The Grand Budapest Hotel
I’ve enjoyed Wes Anderson’s other movies, but you have to be in sync with the worldview he’s creating and this is the first time the whole thing really gelled for me. Ralph Fiennes’s performance is spot on, the story is a romp but gets serious when it matters, and it’s all inspired by the works of Stefan Zweig, author of Letter From An Unknown Woman, with a hint of Michael Bentine.

Frank
Ah, now this is what movies ought to be. None of that dramatic need meets inciting incident BS – at least, not in the can’t-be-arsed, cookie-cutter form we’ve got used to seeing it. I wish they hadn’t deleted the “closing door” track, as it shows the band manage to do something more than just muck about while they’re supposed to be recording an album. But that scene is on the DVD and in any case the movie is a minor masterpiece even without it.

Edge of Tomorrow
Tom Cruise comes in for a lot of stick but he’s championed some solid SF movies with a vein of Dickian paranoia. Oblivion was wonderfully bleak and avoided the mystical hand-waviness that has infected SF since they Hogwartized Doctor Who. This one (also known as Live Die Repeat) has a good mind-bending concept, an initially unlikable hero, a relationship handled without Hollywood shmaltz, and a denouement worthy of Total Recall.

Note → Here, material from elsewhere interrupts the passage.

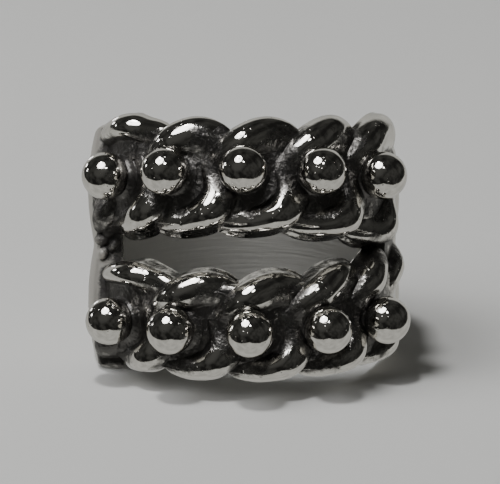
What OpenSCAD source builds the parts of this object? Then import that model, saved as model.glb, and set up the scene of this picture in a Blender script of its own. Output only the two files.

Captain America 2: The Winter Soldier
Cap was my least favourite Marvel hero as a kid, but I’m warming to him in the movies, maybe because, in an era when even Superman is a brooding mo-fo who thinks the end justifies the means, it’s good to have one hero whose moral code shines like a beacon. Chris Evans plays the part brilliantly and for once I didn’t even mind the Black Widow. And so many marvellous moments for my inner 10-year-old: the raid on Batroc’s ship, the creepy confrontation with Dr Zola, the introduction of the Falcon, the punch-up in the elevator that was pure Kirby. Bucky should’ve stayed dead, though; once easy resurrection creeps in, where else have stories got to go?


TELEVISION 

Fargo
A curious experiment, this: not actually a sequel or prequel to the movie but with so many nods to and lifts from the original that it’s almost the parallel universe version. I liked the development of the theme (“man is a wolf to man” vs “no man is an island”) but it’s let down by the ending, which (a) has a character acting in a way that only makes sense if he’s seen the future, (b) suddenly absents our viewpoint character from the resolution, and (c) establishes that decency cannot overcome selfishness after all – the opposite message to the Coen brothers’ movie.

True Detective
Stylish modern noir. Matthew McConaughey plays Rust Cohle, a detective who’s spent so long in deep cover that he no longer quite believes in individual identity. He and Marty Hart are a modern Holmes and Watson. I found the last episode a bit disappointing – the degenerate scion of the gentry makes it pure Gothic, but all the build-up had hinted at something more interesting. The second season rightly resets with an all-new bunch of characters. (Wonder if The King in Yellow will feature? Colin Farrell is in it, so I hope there's midgets.)

Elementary season 2
Talking of Holmes and Watson, I’d expected to loathe a show in which the pair are based in New York and Watson’s a woman. In fact it’s the best classic drama writing on television today, with faultless performances by Jonny Lee Miller and Lucy Liu, along with Rhys Ifans as Mycroft and Sean Pertwee as Lestrade. The plot twists hang together, the relationships are always developed from truth rather than merely for sensation, and the authentic strain of weirdness running through the pre-Reichenbach Holmes stories is more genuinely represented here than in the ADHD TV that is the BBC’s Sherlock. (And, oh my gosh, they actually resisted the temptation to make Joan Watson, as an Asian woman, a master of kung fu. Is this a first for television? You'd certainly never get that in a Joss Whedon show!)


GRAPHIC NOVEL 

The Shadow Hero

I need to do a proper review of this. For now, suffice it to say it is a pitch-perfect blend of humour, romance, action and serious themes in a charmingly evoked ‘30s Chinatown setting where you’ll meet characters bursting with life.